Alberta’s tax rate hasn’t been finalized yet, but even at a similar 20 percent, the province could reasonably expect $200 to $300 million annually once the market matures. That won’t solve any province’s budget problems on its own, but it’s money that didn’t exist before – and it’s coming from activity that was already happening on unregulated sites where zero tax was collected.

What Comes Next for Ontario’s Market

The easy growth phase is over. Ontario’s market won’t keep expanding at 34 percent annually – there simply aren’t enough new players left to find. The next phase is about squeezing more value from existing customers, which means better retention, higher average deposits, and product innovation like social casino features or gamified loyalty programs.

Live dealers have become the fastest-growing segment.

Live dealer games are already the fastest-growing segment, and operators are investing heavily in Canadian-themed content. Exclusive games featuring Canadian imagery and partnerships with local sports teams are becoming more common. Some operators have even started hiring Canadian dealers for their live streams, which sounds like a small detail but apparently matters to players who want that local feel.

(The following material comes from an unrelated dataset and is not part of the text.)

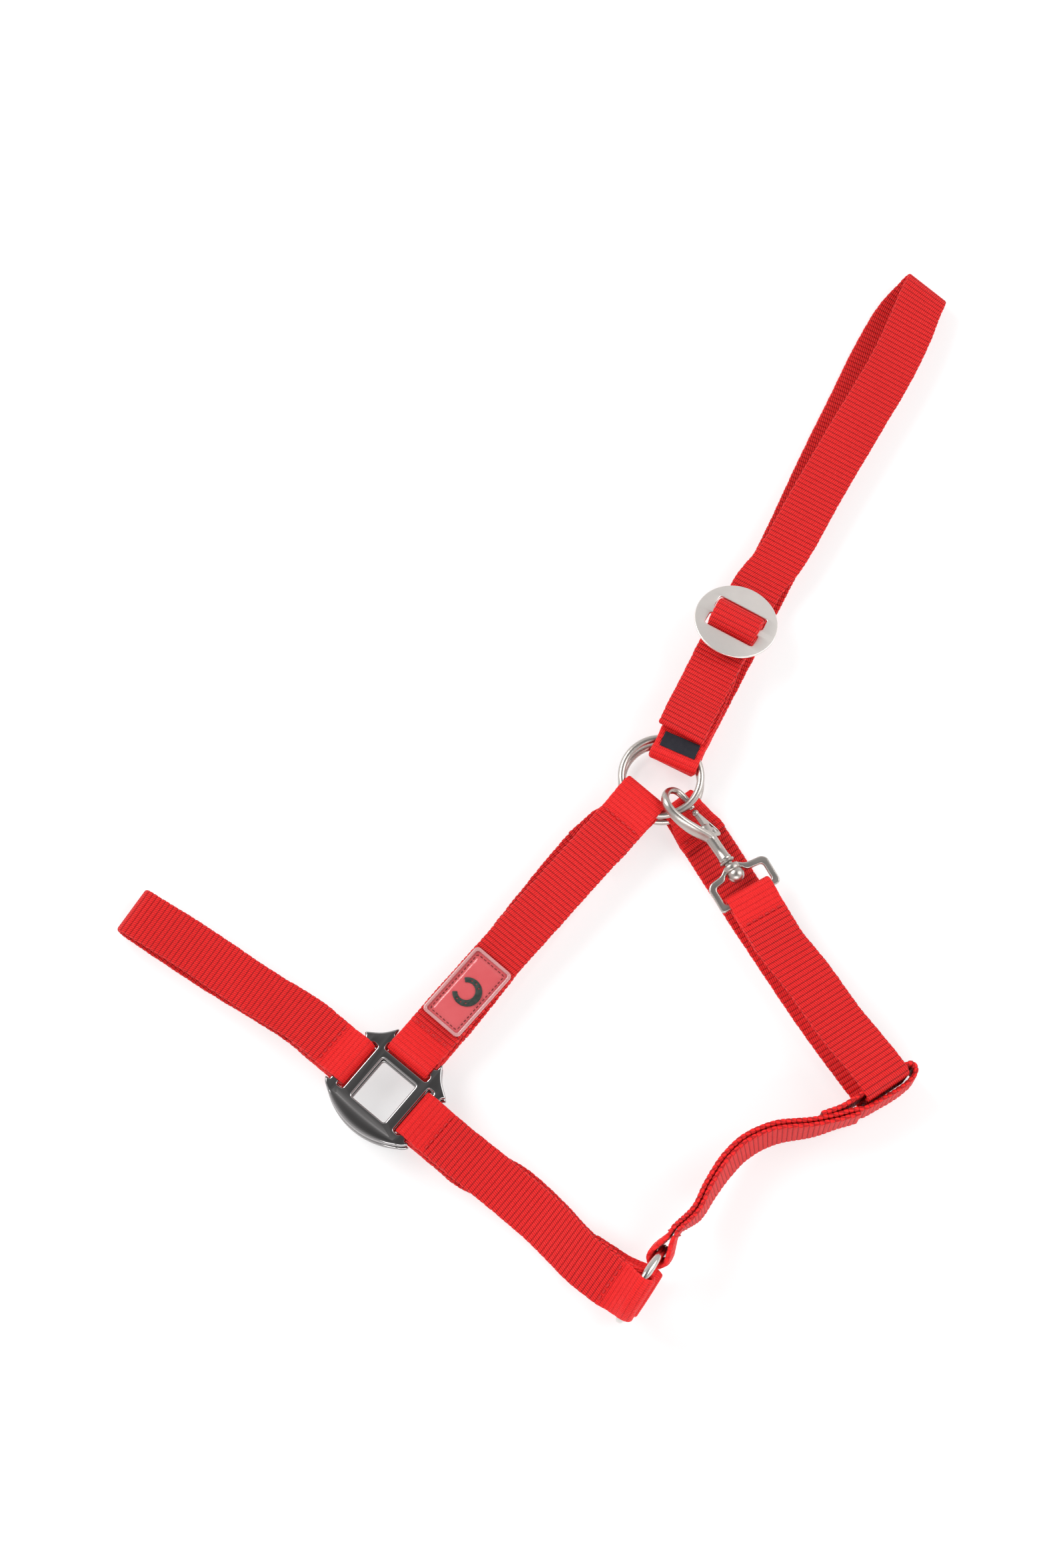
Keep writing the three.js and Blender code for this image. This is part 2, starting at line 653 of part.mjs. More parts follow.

Anyway, the bigger picture is this: Ontario proved that a well-designed regulatory framework can grow the legal market quickly without creating a mess. Alberta watched, learned, and copied the playbook. Quebec, British Columbia, and Saskatchewan are all watching too. Each province will probably tweak the model to fit its own politics and market size, but the core idea – open the market, set clear rules, tax the revenue, and let competition do the rest – looks like it’s here to stay. Give it another two or three years and the patchwork of provincial approaches might start looking a lot more uniform than anyone expected back in 2022.